■ Description of the task: Please write out the complete listing that follows, exactly as it reads.
________________________________________
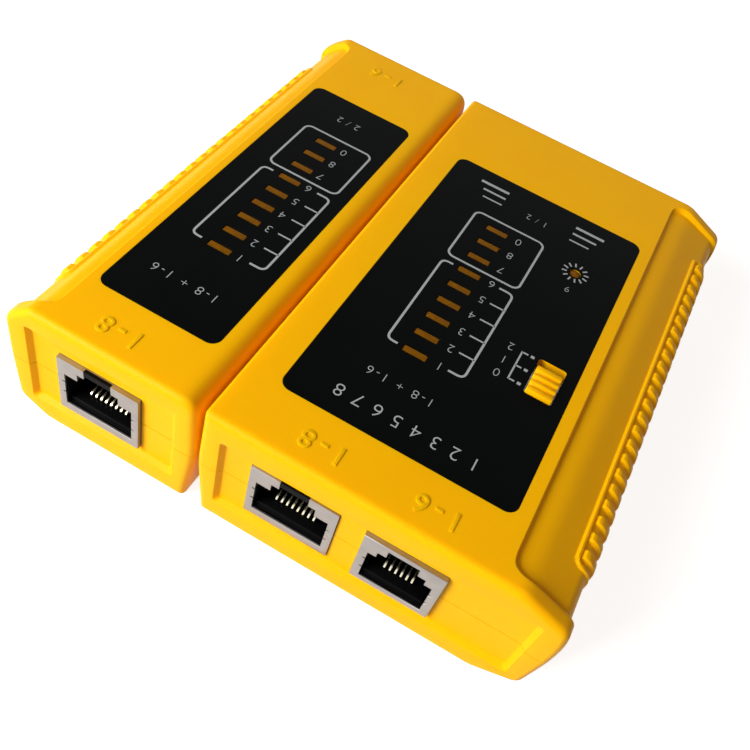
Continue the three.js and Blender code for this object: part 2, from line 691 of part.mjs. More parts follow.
// A lead leaves the back of the connector, turns up and ends under the board.
function batteryLead(dx, radius) {
  const middle = battery.low + BATTERY.height / 2;
  const start = snapPlate.front + snapPlate.thick + CLEAR;
  const x = battery.x + dx;
  const path = new THREE.CatmullRomCurve3([
    new THREE.Vector3(x, start, middle),
    new THREE.Vector3(x, start + 1.2, middle + 0.2),
    new THREE.Vector3(x, start + 2.2, middle + 2.2),
    new THREE.Vector3(x, start + 1.6, middle + 5.4),
    new THREE.Vector3(x, start + 1.2, BOARD_BOTTOM - 1.4),
    new THREE.Vector3(x, start + 1.2, BOARD_BOTTOM - CLEAR),
  ]);
  const section = new THREE.Shape(circleOutline(0, 0, radius, 8).map(([a, b]) => new THREE.Vector2(a, b)));
  return solid(new THREE.ExtrudeGeometry(section, { steps: 14, extrudePath: path, bevelEnabled: false }));
}

function caseScrew(x, y) {
  const { headInset, headHeight, head, shaft } = SCREW;
  const slot = box(x - 0.35, x + 0.35, y - 1.5, y + 1.5, 0, headInset + 0.8);
  const cross = box(x - 1.5, x + 1.5, y - 0.35, y + 0.35, 0, headInset + 0.8);
  return post(x, y, headInset, headInset + headHeight, head, 20)
    .add(post(x, y, headInset + 0.5, BOARD_BOTTOM - 1, shaft, 16))
    .subtract(slot.add(cross));
}

function addScrews(unit) {
  screwPlaces[unit.name].forEach(([x, y], i) => {
    place(`${unit.name}_case_screw_${i + 1}`, caseScrew(x, y), finish.steel());
  });
}

function chip(unit, u, y, width, length) {
  const x = xAt(unit, u);
  return box(x - width / 2, x + width / 2, y - length / 2, y + length / 2, BOARD_TOP, BOARD_TOP + 1.8);
}

// ---- Assembly -----------------------------------------------------------------------------------------

function masterShells() {
  const holes = joined(sockets.filter((socket) => socket.unit === master).map(socketHole));
  const whole = hollowCase(master).add(channelBlock()).subtract(dockChannel()).subtract(holes);
  place("master_top_shell", halfOf(whole, 1).subtract(topCuts(master)), finish.case());
  place("master_bottom_shell", halfOf(whole, -1).add(batteryBay()).subtract(doorWay()), finish.case());
}

function remoteShells() {
  const holes = joined(sockets.filter((socket) => socket.unit === remote).map(socketHole));
  const whole = hollowCase(remote).add(dockRail()).subtract(holes);
  place("remote_top_shell", halfOf(whole, 1).subtract(topCuts(remote)), finish.case());
  place("remote_bottom_shell", halfOf(whole, -1), finish.case());
}

masterShells();
remoteShells();
for (const unit of [master, remote]) {
  place(`${unit.name}_face_label`, faceLabel(unit), finish.label());
  place(`${unit.name}_circuit_board`, circuitBoard(unit), finish.board());
  addLamps(unit);
  addScrews(unit);
}
place("master_power_led", powerLed(), finish.lens());
addSockets();
place("switch_frame", switchFrame(), finish.steel());
place("switch_base", switchBase(), finish.chip());
place("switch_slider", switchSlider(), finish.chip());
place("switch_knob", switchKnob(), finish.case());
place("battery_door", batteryDoor(), finish.case());
place("battery", batteryBlock(), finish.battery());
place("battery_connector", batteryConnector(), finish.black());
place("battery_lead_red", batteryLead(5, 0.7), finish.red());
place("battery_lead_black", batteryLead(-5, 0.7), finish.black());
place("clock_chip", chip(master, 33, -30, 6, 5), finish.chip());
place("counter_chip", chip(master, 33, 2, 6.2, 10), finish.chip());

export default tester;
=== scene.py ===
# %% [markdown]
# # A network cable tester in two moulded halves
# The frame holds every piece of the tester at its true size. This lesson gives those pieces their looks:
# soft moulded cases, a printed film, pressed metal sockets and amber lamps. The frame is loaded first,
# because every size and place below is read from it or built around it.

import json
import math

import bmesh
import bpy
import numpy as np
from mathutils import Matrix, Vector


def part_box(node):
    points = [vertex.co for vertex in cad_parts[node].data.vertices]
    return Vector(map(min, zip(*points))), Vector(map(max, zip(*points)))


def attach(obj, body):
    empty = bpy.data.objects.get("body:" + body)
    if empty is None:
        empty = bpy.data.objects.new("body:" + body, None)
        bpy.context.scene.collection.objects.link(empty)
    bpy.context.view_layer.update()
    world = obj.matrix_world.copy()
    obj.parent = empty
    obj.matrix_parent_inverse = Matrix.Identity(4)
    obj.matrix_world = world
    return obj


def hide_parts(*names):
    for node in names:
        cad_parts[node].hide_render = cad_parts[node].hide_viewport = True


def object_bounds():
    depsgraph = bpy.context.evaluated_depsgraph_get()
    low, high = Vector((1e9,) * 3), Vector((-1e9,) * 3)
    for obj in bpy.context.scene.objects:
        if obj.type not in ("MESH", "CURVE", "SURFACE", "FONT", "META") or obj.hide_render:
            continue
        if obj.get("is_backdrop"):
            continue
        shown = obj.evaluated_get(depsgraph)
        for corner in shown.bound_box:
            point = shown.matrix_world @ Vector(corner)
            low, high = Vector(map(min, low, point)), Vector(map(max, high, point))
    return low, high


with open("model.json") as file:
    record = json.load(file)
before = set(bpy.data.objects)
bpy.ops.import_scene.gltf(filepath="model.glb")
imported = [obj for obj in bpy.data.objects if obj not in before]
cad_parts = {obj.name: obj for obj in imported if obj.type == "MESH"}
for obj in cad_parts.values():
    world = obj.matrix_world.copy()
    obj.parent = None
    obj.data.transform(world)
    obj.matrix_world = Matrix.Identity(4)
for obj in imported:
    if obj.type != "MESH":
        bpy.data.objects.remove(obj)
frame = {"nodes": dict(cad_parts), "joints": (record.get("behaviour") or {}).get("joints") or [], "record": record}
cad_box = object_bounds()
MM = 0.001
record = frame["record"]
body_of_node = {node: body for body, members in record["behaviour"]["bodies"].items() for node in members}
slot_of_node = {part["node"]: part["material_slot"] for part in record["subparts"]}


def linked(name, data):
    """A new object with this data, placed in the scene at the origin."""
    obj = bpy.data.objects.new(name, data)
    bpy.context.scene.collection.objects.link(obj)
    return obj


print("pieces in the frame:", len(body_of_node))

# %% [markdown]
# ## Camera and light
# The camera stands in front of the master's sockets and a little to the right, looks down at fifty degrees
# and is rolled by nineteen. Its own axes are right, up and back, so those three directions are worked out
# first and become the columns of its matrix.

# %% Camera
AZIMUTH, ELEVATION, ROLL = math.radians(12.32), math.radians(50.02), math.radians(19.25)
CAMERA_PLACE = Vector((24.9, -121.55, 137.5)) * MM
SENSOR_WIDTH = 36
LENS = 41.73

back = Vector((math.sin(AZIMUTH) * math.cos(ELEVATION), -math.cos(AZIMUTH) * math.cos(ELEVATION),
               math.sin(ELEVATION)))
level_right = Vector((math.cos(AZIMUTH), math.sin(AZIMUTH), 0))
level_up = back.cross(level_right)
right = level_right * math.cos(ROLL) + level_up * math.sin(ROLL)
up = back.cross(right)
camera_data = bpy.data.cameras.new("camera")
camera_data.lens = LENS
camera_data.sensor_width = SENSOR_WIDTH
camera_data.clip_start = 0.005
camera = linked("camera", camera_data)
camera.matrix_world = Matrix.Translation(CAMERA_PLACE) @ Matrix((right, up, back)).transposed().to_4x4()
bpy.context.scene.camera = camera
bpy.context.scene.view_settings.view_transform = "Standard"
print("camera looks along", tuple(round(-c, 3) for c in back))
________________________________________
■ Output of the task:
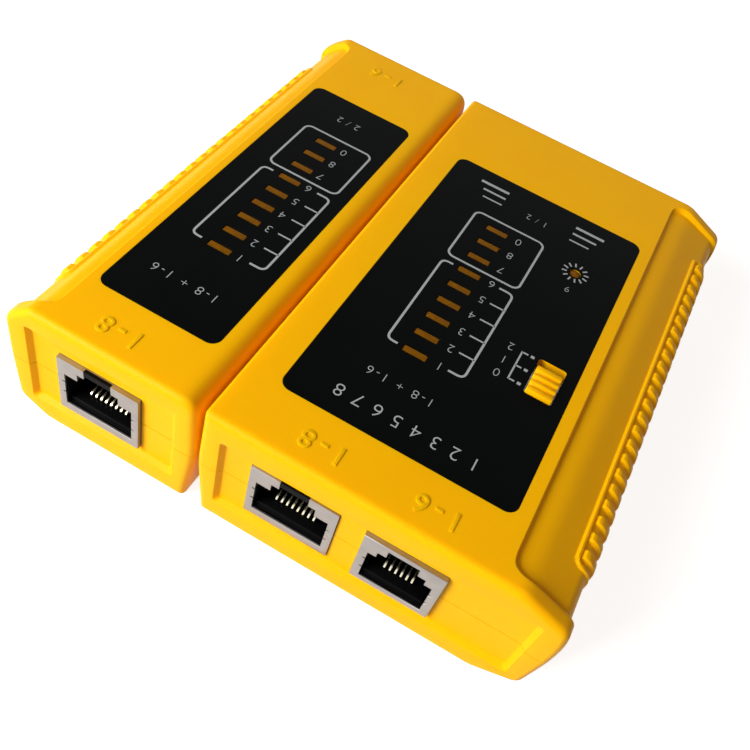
Continue the three.js and Blender code for this object: part 2, from line 691 of part.mjs. More parts follow.
// A lead leaves the back of the connector, turns up and ends under the board.
function batteryLead(dx, radius) {
  const middle = battery.low + BATTERY.height / 2;
  const start = snapPlate.front + snapPlate.thick + CLEAR;
  const x = battery.x + dx;
  const path = new THREE.CatmullRomCurve3([
    new THREE.Vector3(x, start, middle),
    new THREE.Vector3(x, start + 1.2, middle + 0.2),
    new THREE.Vector3(x, start + 2.2, middle + 2.2),
    new THREE.Vector3(x, start + 1.6, middle + 5.4),
    new THREE.Vector3(x, start + 1.2, BOARD_BOTTOM - 1.4),
    new THREE.Vector3(x, start + 1.2, BOARD_BOTTOM - CLEAR),
  ]);
  const section = new THREE.Shape(circleOutline(0, 0, radius, 8).map(([a, b]) => new THREE.Vector2(a, b)));
  return solid(new THREE.ExtrudeGeometry(section, { steps: 14, extrudePath: path, bevelEnabled: false }));
}

function caseScrew(x, y) {
  const { headInset, headHeight, head, shaft } = SCREW;
  const slot = box(x - 0.35, x + 0.35, y - 1.5, y + 1.5, 0, headInset + 0.8);
  const cross = box(x - 1.5, x + 1.5, y - 0.35, y + 0.35, 0, headInset + 0.8);
  return post(x, y, headInset, headInset + headHeight, head, 20)
    .add(post(x, y, headInset + 0.5, BOARD_BOTTOM - 1, shaft, 16))
    .subtract(slot.add(cross));
}

function addScrews(unit) {
  screwPlaces[unit.name].forEach(([x, y], i) => {
    place(`${unit.name}_case_screw_${i + 1}`, caseScrew(x, y), finish.steel());
  });
}

function chip(unit, u, y, width, length) {
  const x = xAt(unit, u);
  return box(x - width / 2, x + width / 2, y - length / 2, y + length / 2, BOARD_TOP, BOARD_TOP + 1.8);
}

// ---- Assembly -----------------------------------------------------------------------------------------

function masterShells() {
  const holes = joined(sockets.filter((socket) => socket.unit === master).map(socketHole));
  const whole = hollowCase(master).add(channelBlock()).subtract(dockChannel()).subtract(holes);
  place("master_top_shell", halfOf(whole, 1).subtract(topCuts(master)), finish.case());
  place("master_bottom_shell", halfOf(whole, -1).add(batteryBay()).subtract(doorWay()), finish.case());
}

function remoteShells() {
  const holes = joined(sockets.filter((socket) => socket.unit === remote).map(socketHole));
  const whole = hollowCase(remote).add(dockRail()).subtract(holes);
  place("remote_top_shell", halfOf(whole, 1).subtract(topCuts(remote)), finish.case());
  place("remote_bottom_shell", halfOf(whole, -1), finish.case());
}

masterShells();
remoteShells();
for (const unit of [master, remote]) {
  place(`${unit.name}_face_label`, faceLabel(unit), finish.label());
  place(`${unit.name}_circuit_board`, circuitBoard(unit), finish.board());
  addLamps(unit);
  addScrews(unit);
}
place("master_power_led", powerLed(), finish.lens());
addSockets();
place("switch_frame", switchFrame(), finish.steel());
place("switch_base", switchBase(), finish.chip());
place("switch_slider", switchSlider(), finish.chip());
place("switch_knob", switchKnob(), finish.case());
place("battery_door", batteryDoor(), finish.case());
place("battery", batteryBlock(), finish.battery());
place("battery_connector", batteryConnector(), finish.black());
place("battery_lead_red", batteryLead(5, 0.7), finish.red());
place("battery_lead_black", batteryLead(-5, 0.7), finish.black());
place("clock_chip", chip(master, 33, -30, 6, 5), finish.chip());
place("counter_chip", chip(master, 33, 2, 6.2, 10), finish.chip());

export default tester;
=== scene.py ===
# %% [markdown]
# # A network cable tester in two moulded halves
# The frame holds every piece of the tester at its true size. This lesson gives those pieces their looks:
# soft moulded cases, a printed film, pressed metal sockets and amber lamps. The frame is loaded first,
# because every size and place below is read from it or built around it.

import json
import math

import bmesh
import bpy
import numpy as np
from mathutils import Matrix, Vector


def part_box(node):
    points = [vertex.co for vertex in cad_parts[node].data.vertices]
    return Vector(map(min, zip(*points))), Vector(map(max, zip(*points)))


def attach(obj, body):
    empty = bpy.data.objects.get("body:" + body)
    if empty is None:
        empty = bpy.data.objects.new("body:" + body, None)
        bpy.context.scene.collection.objects.link(empty)
    bpy.context.view_layer.update()
    world = obj.matrix_world.copy()
    obj.parent = empty
    obj.matrix_parent_inverse = Matrix.Identity(4)
    obj.matrix_world = world
    return obj


def hide_parts(*names):
    for node in names:
        cad_parts[node].hide_render = cad_parts[node].hide_viewport = True


def object_bounds():
    depsgraph = bpy.context.evaluated_depsgraph_get()
    low, high = Vector((1e9,) * 3), Vector((-1e9,) * 3)
    for obj in bpy.context.scene.objects:
        if obj.type not in ("MESH", "CURVE", "SURFACE", "FONT", "META") or obj.hide_render:
            continue
        if obj.get("is_backdrop"):
            continue
        shown = obj.evaluated_get(depsgraph)
        for corner in shown.bound_box:
            point = shown.matrix_world @ Vector(corner)
            low, high = Vector(map(min, low, point)), Vector(map(max, high, point))
    return low, high


with open("model.json") as file:
    record = json.load(file)
before = set(bpy.data.objects)
bpy.ops.import_scene.gltf(filepath="model.glb")
imported = [obj for obj in bpy.data.objects if obj not in before]
cad_parts = {obj.name: obj for obj in imported if obj.type == "MESH"}
for obj in cad_parts.values():
    world = obj.matrix_world.copy()
    obj.parent = None
    obj.data.transform(world)
    obj.matrix_world = Matrix.Identity(4)
for obj in imported:
    if obj.type != "MESH":
        bpy.data.objects.remove(obj)
frame = {"nodes": dict(cad_parts), "joints": (record.get("behaviour") or {}).get("joints") or [], "record": record}
cad_box = object_bounds()
MM = 0.001
record = frame["record"]
body_of_node = {node: body for body, members in record["behaviour"]["bodies"].items() for node in members}
slot_of_node = {part["node"]: part["material_slot"] for part in record["subparts"]}


def linked(name, data):
    """A new object with this data, placed in the scene at the origin."""
    obj = bpy.data.objects.new(name, data)
    bpy.context.scene.collection.objects.link(obj)
    return obj


print("pieces in the frame:", len(body_of_node))

# %% [markdown]
# ## Camera and light
# The camera stands in front of the master's sockets and a little to the right, looks down at fifty degrees
# and is rolled by nineteen. Its own axes are right, up and back, so those three directions are worked out
# first and become the columns of its matrix.

# %% Camera
AZIMUTH, ELEVATION, ROLL = math.radians(12.32), math.radians(50.02), math.radians(19.25)
CAMERA_PLACE = Vector((24.9, -121.55, 137.5)) * MM
SENSOR_WIDTH = 36
LENS = 41.73

back = Vector((math.sin(AZIMUTH) * math.cos(ELEVATION), -math.cos(AZIMUTH) * math.cos(ELEVATION),
               math.sin(ELEVATION)))
level_right = Vector((math.cos(AZIMUTH), math.sin(AZIMUTH), 0))
level_up = back.cross(level_right)
right = level_right * math.cos(ROLL) + level_up * math.sin(ROLL)
up = back.cross(right)
camera_data = bpy.data.cameras.new("camera")
camera_data.lens = LENS
camera_data.sensor_width = SENSOR_WIDTH
camera_data.clip_start = 0.005
camera = linked("camera", camera_data)
camera.matrix_world = Matrix.Translation(CAMERA_PLACE) @ Matrix((right, up, back)).transposed().to_4x4()
bpy.context.scene.camera = camera
bpy.context.scene.view_settings.view_transform = "Standard"
print("camera looks along", tuple(round(-c, 3) for c in back))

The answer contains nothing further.